安田 大きなオーディオショウが開催される週末を除き、9月からは毎週末、全国のどこかの販売店で、試聴会やイベントを行っています。とにかく年内は予定がぎっしりですね。また、このたびはエリック・クラプトンのコンサートのスポンサーにもなりました。会場ではJBLのスピーカーが使われていますし、エベレストの姿がポスターやプログラムにも登場します。

オーディオの商売で一番むずかしいのは、目に見えない抽象的な心の喜びをいかにして伝えるかということです。感動が大きければ大きいほど、財布のひもは緩くなります。そのためには、商品を扱っていらっしゃる販売店さんに、まず、製品の素晴らしさと共にわれわれメーカーの意図を十分にご理解いただかなくてはなりません。そのために、販売店さんがお客様に対して、どのようにメッセージを発信すればいいのかという伝え方の手法に至るまで、販売店さんとは相当密にコミュニケーションを行っています。

―― エベレストの生産の方は順調に進んでいますか。

安田 今はまず販売店さんの店頭に導入している最中ですが、実売も出始めています。肝心なのは、これから先、どれだけのお客様に購入していただけるかです。販売店さんの期待度もこれまでを上回るものですし、また、エベレストの登場を機にアンプ群の需要に火が付くといった波及効果も期待されています。K2 S9500のときにもそういうことがありました。市場全体が浮揚していく、ひとつのきっかけになればよろこばしいことです。

―― ハイエンドの高価な商品ということで、導入するお客様のお部屋とのインテリア的なマッチも大変重要になってきます。そうした点も考慮して、今回は4色出されていますが、その反響はいかがですか。

安田 例えば、黒っぽいエボニーでは突き板に非常に高価なものを使用しています。メイプルもバッフルとして張っているベージュ系の革からして特注ですし、グリルのクロスも違ったものになります。いずれも受注生産品で、価格も標準のローズウッドとチェリーより30万円高い設定としていますが、評判も大変いいですね。

私どもでは今回、エベレスト用のカラーサンプル帳を用意しました。キャビネット木目、ウーファーバッフル、グリルクロスの実物見本をそれぞれ添付してあり、それらを組み合わせることで、実際の商品になるべく近い形でイメージを膨らませていただこうというものです。日本では、展示をしていただいている販売店さんにお届けしています。販売店さんもさすがに4色全機種は展示できませんし、また、スペース的に置くことの難しい販売店もありますから、大変貴重なツールになると思います。

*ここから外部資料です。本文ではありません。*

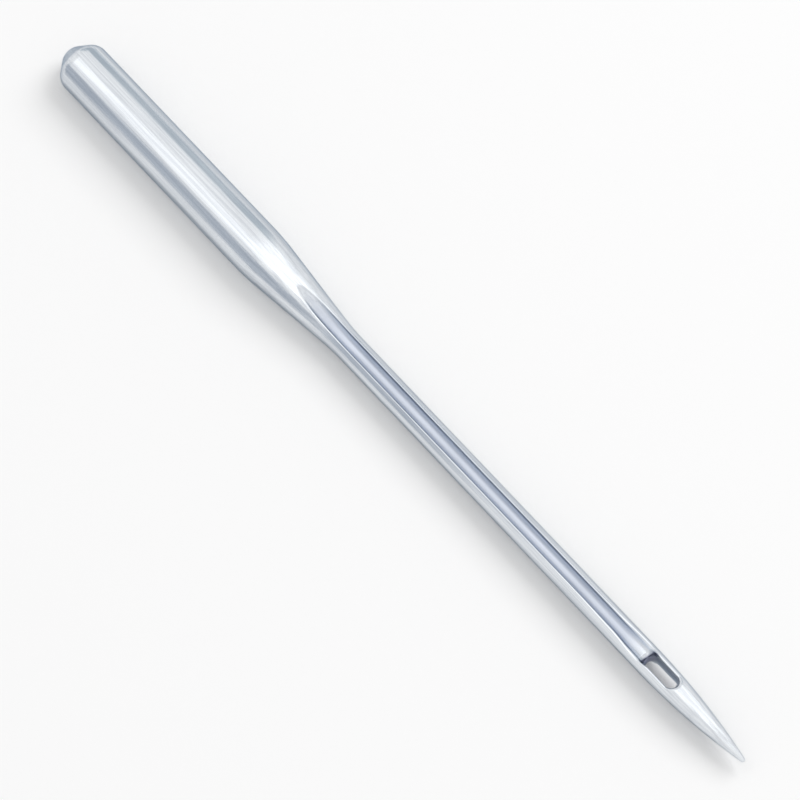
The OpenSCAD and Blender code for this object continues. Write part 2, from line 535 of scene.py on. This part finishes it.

さらに、豪華なカタログや、技術資料も英語ではなく、日本語の完璧なものをつくりました。商品ができたら、販売店さんに展示をしてもらって、後はお任せしますではなく、販売店さんにできるだけ売りやすい環境を提供することも、エベレストのプロジェクトの一環だと考えています。この程、音楽を聴く道具としてのEVERESTのデザインの素晴らしさに対し、Gマーク、すなわちグッドデザイン賞もいただきました。銘機賞を始めこういった賞の受賞が、お客様の購買のきっかけ、または背中を押す一因となるよう告知にも勤めたいと考えています。

―― それでは最後に、抱負ならびに販売店の方へのメッセージをお願いします。

安田 今回、金賞を受賞したエベレストは、メーカーが60年の伝統と英知を傾けた最高の商品であると自負しています。しかしその誕生は、ここまでわれわれを市場で育て、商売をする力を与えてくださった販売店さんがあってこそです。また、それに対する恩返しの意味を込めた商品でもあります。このエベレストをはじめとして、年末年始、さらに来年に向けて、オーディオがさらに活気に満ちた商売となるよう、販売店さんと力を合わせて取り組んで参りたいと思います。